The behaviour of join() has been pretty much the same for a very long
time.  It just does:
 1. iterate over the list, checking that each item is a string and
summing up the lengths.
 2. allocate a string large enough to hold the result
 3. iterate over the list again copying each item into the result string.

In contrast, each "line_bytes += line" iteration in your version does:
 1. allocate a new string large of length len(line_bytes) + len(line)
 2. copy line_bytes and line into the new string
 3. free the old line_bytes.

As you can see, this gives quadratic behaviour with the size of the
list rather than linear.  And in the last iteration of the loop, it
will temporarily be holding on to two copies of "line_bytes" (one
without the final line).  This is in addition to the original lines
list which is also in memory.

If you are seeing reduced memory usage, John's suggestion about adding
a gc.collect() call would be worth trying.  The for loop version
executes a lot more bytecode so probably ends up triggering GC at some
point.  That is less likely to happen with a single function call.
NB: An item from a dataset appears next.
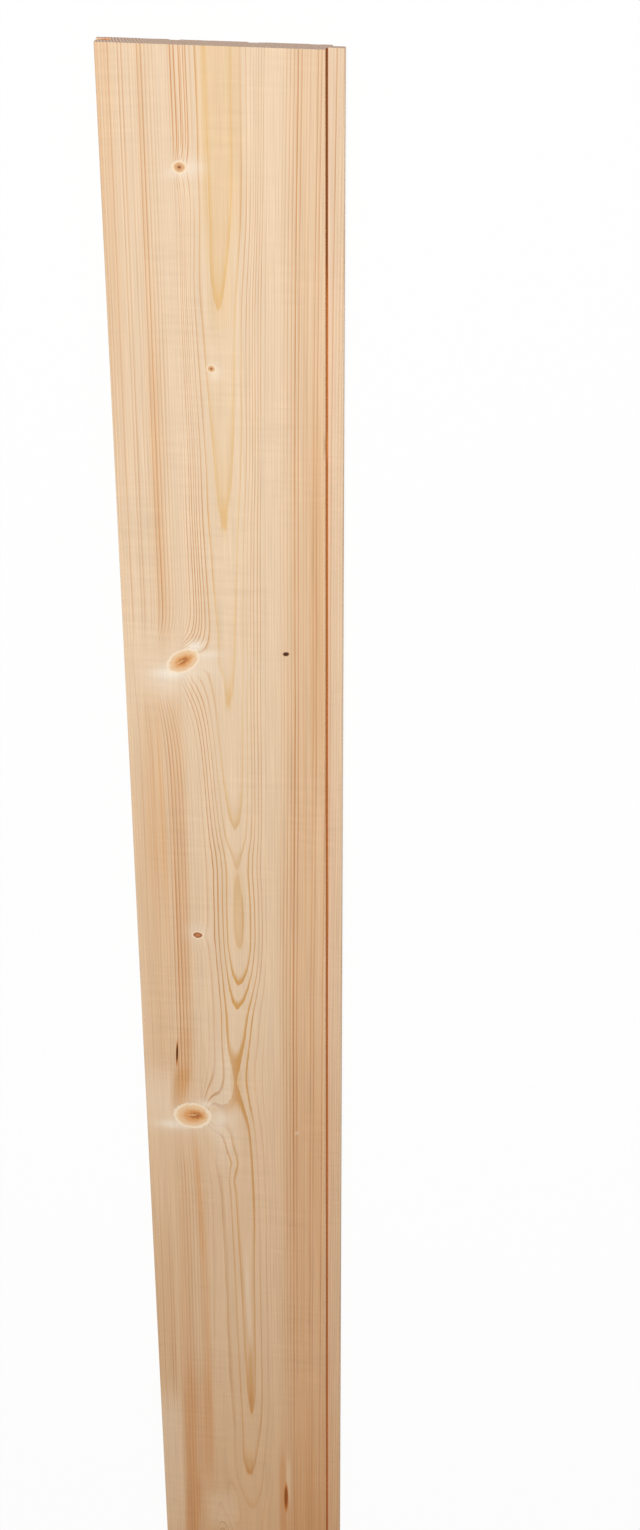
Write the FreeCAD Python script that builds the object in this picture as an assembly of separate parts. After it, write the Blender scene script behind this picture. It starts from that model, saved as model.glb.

>  > If this change prevents MemoryErrors then something weird is going on.
>
>  In the case of bzr-fastimport, the code was calling read in a loop and
>  joining that list. In the case of bzr itself, I'm pretty sure we
>  arbitrarily partition huge binary files into "lines" based on where '\n'
>  characters just happened to be. Given this is user data, that could be
>  almost any size. (In Guido's case, I think his largest file is 40M FWIW.)

As mentioned above, I'd expect the peak memory usage for the for-loop
version to be quite a bit higher than the join() version, so I don't
think line lengths have much to do with it.

James.